I remember my incident with that MMTer not with bitterness but amusement, because it so perfectly captured why his group was going nowhere. Except that MMT now is having its moment, which is bad. But how bad is it, really?

Intellectual Honesty Is Not Bipartisan

Krugman concedes that “I really don’t want to spend time arguing with the Modern Monetary Theory people; after all, we agree on basic policy issues right now, and they are never likely to have as much destructive influence as the deficit scolds.” Note, however, that knowing that MMT will not have “as much destructive influence” as another particularly pernicious group is hardly comforting.

And that is where I think it is important to emphasize how this intramural dispute is so emblematic of the difference between Democrats and Republicans. Even though people like me find it easy to support the mostly sensible policies that Sanders and AOC espouse, we find it necessary to oppose too-easy solutions that would cause long-term damage.

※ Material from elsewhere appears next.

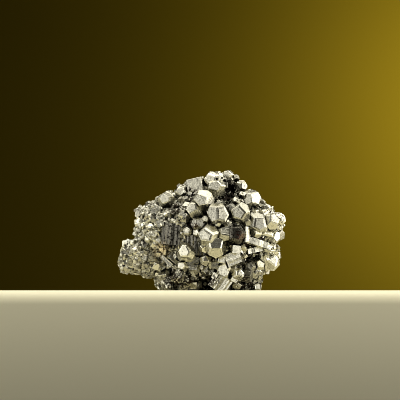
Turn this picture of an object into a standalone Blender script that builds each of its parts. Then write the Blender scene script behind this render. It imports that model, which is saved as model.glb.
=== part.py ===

The MMT people will continue to despise us for doing so, but so be it.

And again, it is not that we do not want it to be true that the government could simply print money to solve all of our problems. It simply is not true.

Meanwhile, where is the intellectual honesty among Republicans? To take but one example, Donald Trump is set to nominate Stephen Moore—probably the most embarrassing hack on the right, which is saying a lot—to the Federal Reserve Board. This is huge, because the Fed’s independence from political meddling is absolutely essential.

I am not aware of more than one conservative economist who has spoken out against Moore, and among politicians, “so far not a single Republican senator has questioned Moore’s qualifications.”

I do hope that MMT is sent back to the fringes, where it belongs. In any case, at least economists on the left—even those who disagree with each other about so much else, and even when they agree with an overall policy agenda—have shown that they are willing to cry foul when reality demands doing so. Where are the conservatives who can say the same?